The only prepossessing games  of yesterday were  a one-hitter fired at the Brewers by Cardinals pitcher Jaime Garcia and a shutout by Philly’s Vince Velasquez where he struck out 16 Padres. Garcia had the Brewers baffled as well, striking out an unlucky 13 men. Velasquez didn’t walk a single Padre in his performance. You can see why the Phillies wanted this Californian from the Astros in the Ken Giles trade. vince will be 24 in June. By comparison, Garcia is a wily veteran of 29, with 8 MLB seasons under his belt. The only hit the Brewers got all day off the man from Reynosa, Mexico was a single to right in the sixth by Domingo Santana.

The minors provided a fun story last night. At Lakeland, in the Florida State League the game was delayed briefly as a cat made its way onto the base paths.  The cat, named Henley VIII is a known figure at Joker Marchant Stadium in Lakeland.  She and her kittens live near the groundkeeper’s shed. But cats can be cunning, as dogs who try to chase them tend to find out.  Henley got away from her digs and took off onto the field at the old ball park.

Her unscheduled appearance and subsequent efforts to get her back to her assigned spot was clearly the highlight of the game as the homestanding Flying Tigers beat the visiting Hammerheads 5-0 on a five-run 4th inning. While major league stadiums are a lot tighter about security than minor league parks, animals have interrupted major league games. I was at a game in 1972 when a chicken found its way onto the field at Shea Stadium.  It was never clear where it came from, but since the chicken harmed nobody it was a case of no harm, no fowl.

5 years later a dog briefly reached the playing field in a game where the Yankees ultimately beat the White Sox.  The dog, origin unknown was removed by security personnel.
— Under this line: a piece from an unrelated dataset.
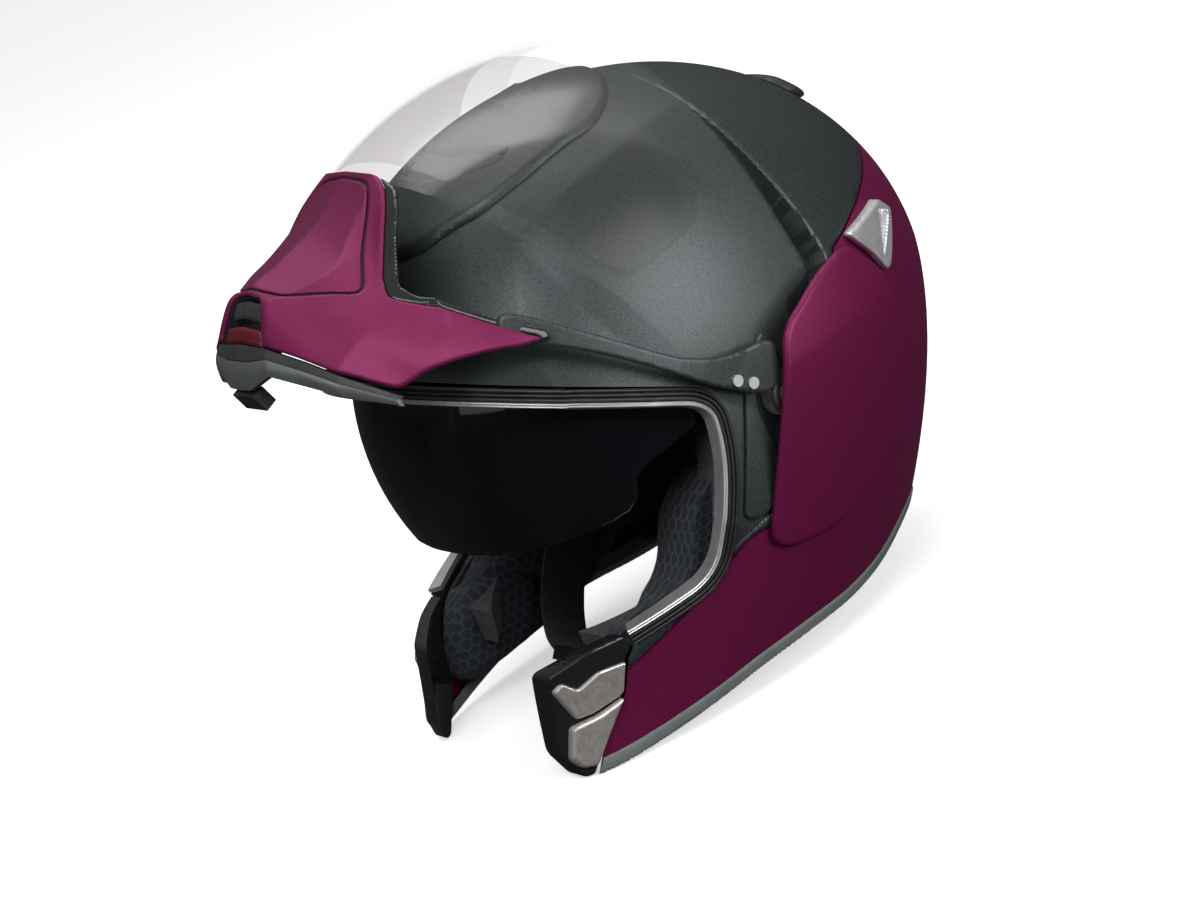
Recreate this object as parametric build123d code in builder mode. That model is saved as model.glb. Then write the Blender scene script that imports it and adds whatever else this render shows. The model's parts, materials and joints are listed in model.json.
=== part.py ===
from build123d import *
import math
import os

os.makedirs("parts", exist_ok=True)

# Modular motorcycle helmet, standing on its cheek tips and the rear lip.
# Millimetres, +Z up, -Y to the front, the wearer's left at +X.

# Outer form of the shell
SHELL_HALF_WIDTH = 128.0
SHELL_HALF_LENGTH = 146.5
CROWN_RISE = 126.5
MIDDLE_Y = 13.5
MIDDLE_Z = 144.0
BOTTOM_HALF_WIDTH = 90.0
BOTTOM_REAR_Y = 98.0
BOTTOM_FRONT_Y = -166.0
SIDE_DRAW = 1.34
REAR_DRAW = 1.7
FRONT_DRAW = 2.8
LEVEL_SHARES = [-0.03, 0.12, 0.28, 0.46, 0.64, 0.82, 1.0]
CROWN_LEANS = [13, 26, 39, 51, 62, 71, 78, 83, 86.5]
WALL = 4.4
FIT_GAP = 0.4
RUN_CLEARANCE = 0.08
WIDE = 150.0
TALL = 320.0
FAR = 200.0
FRAME_SHIFT_Y = 12.38

# Common pivot of visor and chin bar
PIVOT_Y = 10.0
PIVOT_Z = 128.0
OPEN_ANGLE = 66.5
OPEN_SIN = math.sin(math.radians(OPEN_ANGLE))
OPEN_COS = math.cos(math.radians(OPEN_ANGLE))
PIVOT = (0, PIVOT_Y, PIVOT_Z)
PIVOT_AXIS = Axis(PIVOT, (1, 0, 0))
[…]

For today’s baseball listener or viewer there is just one day game, the Cubs facing the Rockies at Wrigley Field.  This was how all games were played at Wrigley until 1988.  The plan had been to put in lights in the early 1940’s, but the events of Dec. 7, 1941 put a stop to all that.  After the war and continuing for decades the locals managed to keep Wrigley Field as a permanent home of daytime baseball. Tonight in Cleveland, Bartolo Colon will pitch in what was his home ball park from 1997 to 2002.  The Indians had him in the minor leagues, where I broadcast a few games of his for Canton/Akron when they faced New Britain. The younger guys may well ask if Colon played with Jackie Robinson (or Babe Ruth.)  But he still looked good in his last outing though he didn’t win. I wouldn’t care to be in Mike Pelfrey’s spikes as he takes the hill in Houston tonight. He was pounded by the normally punchless Yankees Saturday.  Now he only has to face Dallas Keuchel who hasn’t lost a home game since July 2014. In 2015 he was 15-0 with a 1.46 ERA at his home  park which is named for a famous orange juice. Meantime the weekend brings a rematch of last week’s 3 terrific games between the Dodgers and Giants.  The Giants go with Madison Bumgarner, or “MadBum” (or is it Angry Hobo?”  The Dodgers match him with Clayton Kershaw. If there’s a finer matchup of lefties (or righties) in this game I can’t name it.  If I had a Mrs. I’d tell her to make sure there was coffee tonight so i could catch this game, much as Red Barber used to tell his wife on the air to keep his dinner warm. When the D-Backs face the Padres in San Diego, the matchup on paper looks better than it probably will be.  Zack Greinke is the D-Backs’ prize steal from the Dodgers.  James Shields, now 34 was once a top pitcher but has struggled out of the gate.  For that matter so has Greinke. Over his career the D-Backs have treated Shields rudely indeed, as he has a 5.30 ERA facing them.